While Donovan has a positive relationship with One Crowded Hour now, the success of the song led to some difficult times.
After Moo, You Bloody Choir the Victorian band's label BMG Sony expected songwriter and frontman Glenn Richards to produce a new batch of songs comparable to One Crowded Hour.
The 2008 album Watch Me Disappear proved a success, but created strains within the friends who'd first started playing together at school in Shepparton in 1996.
The band split in 2009 and Richards focused on a solo career. However, in 2014 they returned with the album Havens Dumb and last year they released Bootikins.

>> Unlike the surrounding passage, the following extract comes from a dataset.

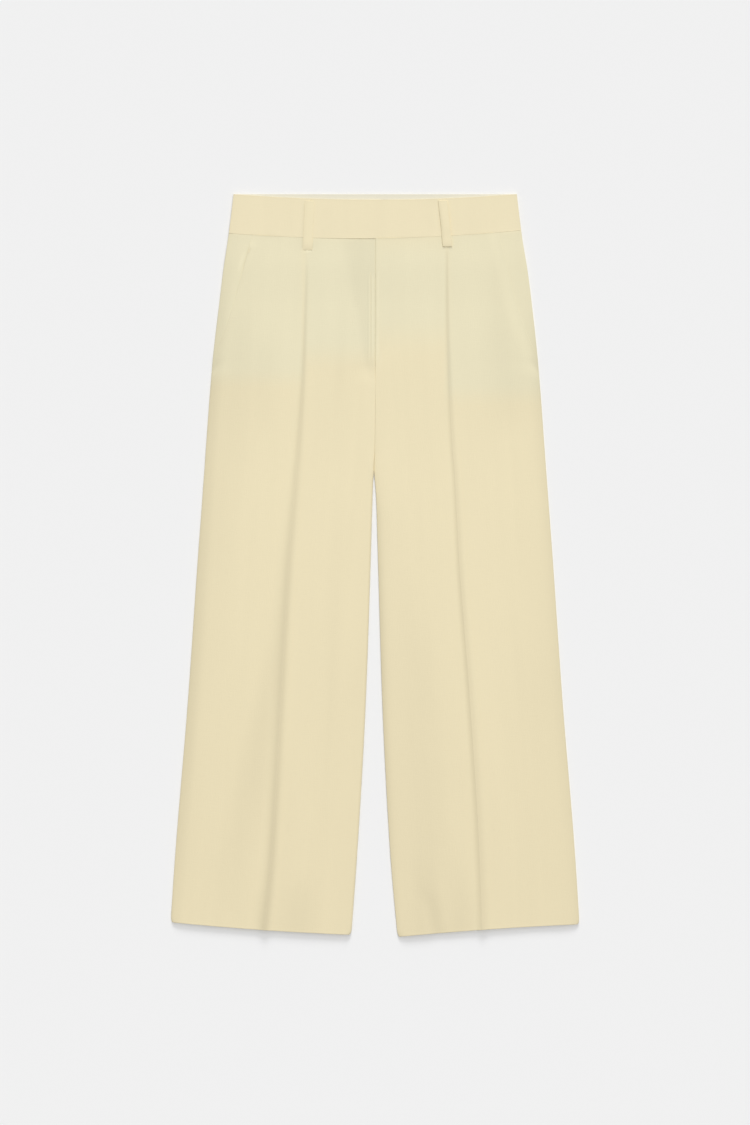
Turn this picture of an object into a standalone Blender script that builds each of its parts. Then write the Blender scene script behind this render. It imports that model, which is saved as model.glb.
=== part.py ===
"""Wide-legged culottes with a pressed crease, laid flat on their back.

Frame: X to the right, Y from the hems up to the waist, Z up from the surface they lie on.
The origin is under the middle of the garment. "Left" and "right" are the viewer's, looking
down on the front. Lengths below are millimetres and become metres where points are made.

Every piece of cloth is a wall: rows of points on its underside, the same points one wall
higher on top, and a border that closes the two. The layers lie on each other, from the
surface up: back belt loops, back panels and back waistband, pocket side pieces and zip,
front panels, front waistband, front belt loops.
"""

import math
from collections import namedtuple

import bmesh
import bpy

MM = 0.001
LEFT = -1
RIGHT = 1

# ---------------------------------------------------------------- driving dimensions

HALF_LENGTH = 464.4        # the hems' lowest corner and the waist's top edge, from the middle
PANEL_WALL = 1.0           # suiting cloth with the turnings behind it
BACK_WALL = 1.0
BAND_WALL = 1.1            # waistband: cloth fused to a stiffener
LOOP_WALL = 1.0
LAYER_GAP = 0.3            # clear space between two pieces, across a seam or between layers
EDGE_MARGIN = 2.0          # how far a panel stays level beyond the edge of a layer under it
CORNER = 0.4               # taken off the corner of a cloth edge

# A row for each section of the trousers, from the hems to the waist.
# side: middle line to side seam.  crease_left, crease_right: middle line to the creases.
# centre: where the middle line runs, beside X = 0.  gap: half the space between the legs.
# body: how high the front stands over the back.  ridge_left, ridge_right: how high the
# pressed creases stand on top of that.  reach: half width of a crease at its foot.
Section = namedtuple("Section", "y side crease_left crease_right centre gap body "
                                "ridge_left ridge_right reach")
SECTIONS = (
    Section(-465.0, 256.8, 139.8, 134.2, -1.0, 29.1, 2.00, 2.80, 2.20, 11.0),
    Section(-355.0, 249.5, 129.3, 130.2, -1.8, 20.4, 2.20, 2.80, 2.30, 10.5),
    Section(-170.0, 234.3, 118.2, 118.7, -1.4, 10.4, 2.30, 2.60, 2.10, 10.0),
    Section(5.0, 222.1, 108.3, 105.3, -1.0, 4.7, 2.40, 2.20, 1.80, 9.0),
    Section(80.0, 216.6, 102.1, 101.4, -1.0, 2.5, 2.40, 2.10, 1.70, 8.0),
    Section(104.0, 214.8, 99.9, 100.1, -1.4, 1.3, 2.40, 2.00, 1.65, 7.5),
    Section(120.0, 213.6, 98.7, 99.2, -1.5, 0.0, 2.40, 1.95, 1.60, 7.0),
    Section(145.0, 211.9, 96.4, 97.0, -0.5, 0.0, 2.40, 1.80, 1.50, 6.5),
    Section(255.0, 203.4, 89.8, 91.5, 0.6, 0.0, 2.30, 1.00, 1.00, 5.0),
    Section(330.0, 195.1, 87.2, 89.6, 0.6, 0.0, 1.60, 0.70, 0.80, 3.8),
    Section(370.0, 190.1, 86.0, 89.3, 0.6, 0.0, 0.90, 0.45, 0.60, 3.0),
    Section(410.0, 183.8, 84.9, 89.2, 0.6, 0.0, 0.10, 0.30, 0.30, 2.6),
    Section(465.0, 177.0, 84.9, 89.2, 0.6, 0.0, 0.10, 0.20, 0.20, 2.6),
)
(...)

Augie March haven't played a Hunter show since reforming, with their most recent performance back in July 2009 at the Cambridge Hotel. The five-piece will end that long hiatus when they perform on night two of the expanded Gum Ball music festival at Dashville in Lower Belford.
Donovan said the dynamics haven't changed in the second coming.
"When you spend so much time together playing, it doesn't matter how much time you had off, you just slot into your old ways, whether good ways or bad ways," he said. "You just do it."
Surprisingly for a band renown for dense, rich and poetic indie-rock, Donovan says keeping a sense of humour is responsible for the band's longevity.
"If you're too serious all the time you just go crazy," he said. "You've just got to be light-hearted and light-headed when you're travelling around doing the shows and the recording process as well.
"You always take what you do seriously, but you can't be too stressed out."
Augie March play the Gum Ball with Magic Dirt, Sampa The Great, Tex Perkins and many more on April 25-28.